## [CHALLENGE]
Return the records in full, exactly as given.

>> BEGIN

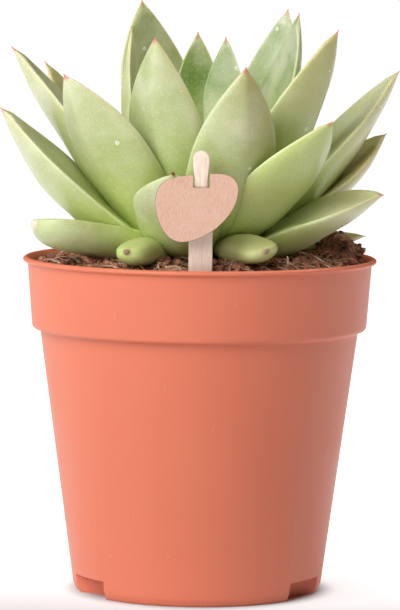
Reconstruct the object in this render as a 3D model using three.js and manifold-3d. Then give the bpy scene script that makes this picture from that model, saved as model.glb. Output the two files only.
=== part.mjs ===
// Rosette succulent growing in a plastic nursery pot, with a wooden stake and a plain tag.
// Millimetres, +Z up. Heights are measured from the ground, and plan positions from the pot's axis.
// At the end everything is shifted so that the origin is the bottom centre of the whole object's box.

import * as THREE from 'three';
import { mergeVertices } from 'three/addons/utils/BufferGeometryUtils.js';
import Module from 'manifold-3d';

// Clearance between pieces that touch, and the tolerance for welding a mesh's vertices
const GAP = 0.35;
const WELD = 1e-4;

// Pot: a 12 cm nursery pot
const RIM_RADIUS = 60;
const POT_HEIGHT = 113.5;
const LIP_HEIGHT = 1.6;
const COLLAR_TOP_RADIUS = 58.4;
const COLLAR_FOOT_RADIUS = 56.8;
const COLLAR_FOOT_Z = 89.3;
const BODY_TOP_RADIUS = 54.0;
const FOOT_RADIUS = 42.0;
const EDGE_ROUND = 0.7;
const FOOT_ROUND = 1.2;
const FOOT_ROUND_Z = 2.6;
const WALL = 1.1;
const FLOOR_Z = 6.4;
const FLOOR_THICKNESS = 1.3;
const POT_SEGMENTS = 48;

// The three scalloped notches in the foot ring, and the drainage holes in the floor
const NOTCH_ANGLES = [-30, 90, 210];
const NOTCH_RADIUS = 11;
const NOTCH_AXIS_RADIUS = 47;
const NOTCH_SEGMENTS = 24;
const DRAIN_RADIUS = 3.8;
const DRAIN_RING_RADIUS = 27;
const DRAIN_COUNT = 6;
const DRAIN_SEGMENTS = 12;

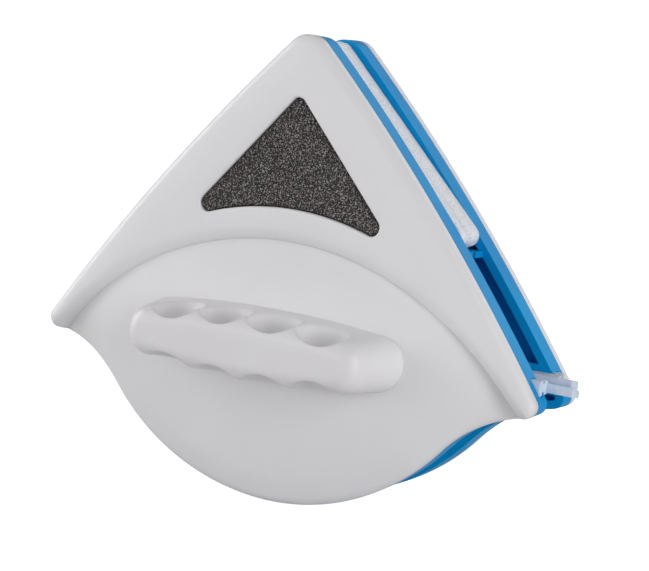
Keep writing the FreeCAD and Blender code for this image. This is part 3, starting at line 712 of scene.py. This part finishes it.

>> END

## [SOLUTION FOR THIS TASK]
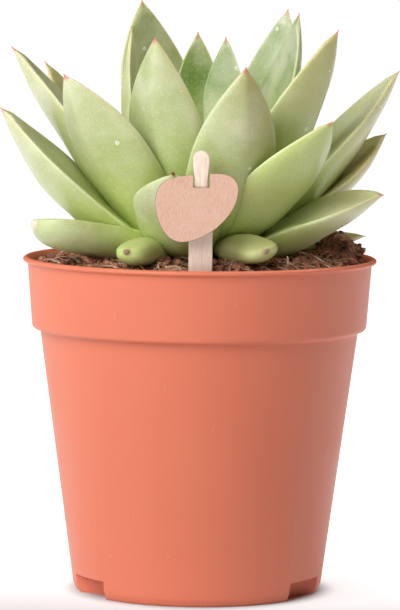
Reconstruct the object in this render as a 3D model using three.js and manifold-3d. Then give the bpy scene script that makes this picture from that model, saved as model.glb. Output the two files only.
=== part.mjs ===
// Rosette succulent growing in a plastic nursery pot, with a wooden stake and a plain tag.
// Millimetres, +Z up. Heights are measured from the ground, and plan positions from the pot's axis.
// At the end everything is shifted so that the origin is the bottom centre of the whole object's box.

import * as THREE from 'three';
import { mergeVertices } from 'three/addons/utils/BufferGeometryUtils.js';
import Module from 'manifold-3d';

// Clearance between pieces that touch, and the tolerance for welding a mesh's vertices
const GAP = 0.35;
const WELD = 1e-4;

// Pot: a 12 cm nursery pot
const RIM_RADIUS = 60;
const POT_HEIGHT = 113.5;
const LIP_HEIGHT = 1.6;
const COLLAR_TOP_RADIUS = 58.4;
const COLLAR_FOOT_RADIUS = 56.8;
const COLLAR_FOOT_Z = 89.3;
const BODY_TOP_RADIUS = 54.0;
const FOOT_RADIUS = 42.0;
const EDGE_ROUND = 0.7;
const FOOT_ROUND = 1.2;
const FOOT_ROUND_Z = 2.6;
const WALL = 1.1;
const FLOOR_Z = 6.4;
const FLOOR_THICKNESS = 1.3;
const POT_SEGMENTS = 48;

// The three scalloped notches in the foot ring, and the drainage holes in the floor
const NOTCH_ANGLES = [-30, 90, 210];
const NOTCH_RADIUS = 11;
const NOTCH_AXIS_RADIUS = 47;
const NOTCH_SEGMENTS = 24;
const DRAIN_RADIUS = 3.8;
const DRAIN_RING_RADIUS = 27;
const DRAIN_COUNT = 6;
const DRAIN_SEGMENTS = 12;

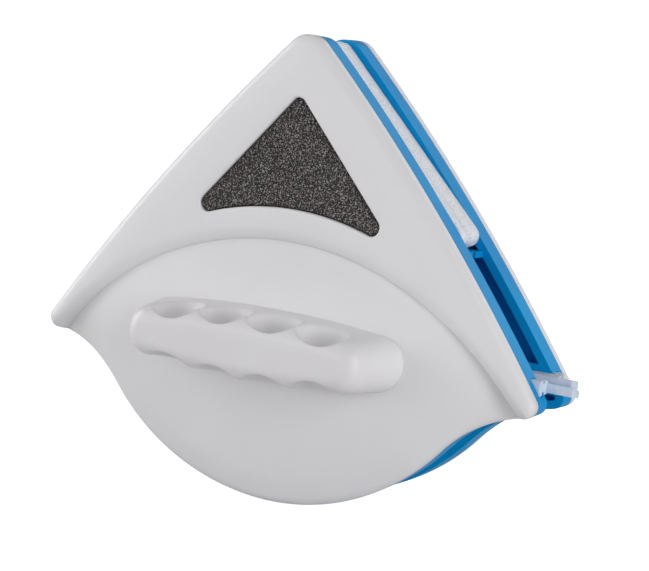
Keep writing the FreeCAD and Blender code for this image. This is part 3, starting at line 712 of scene.py. This part finishes it.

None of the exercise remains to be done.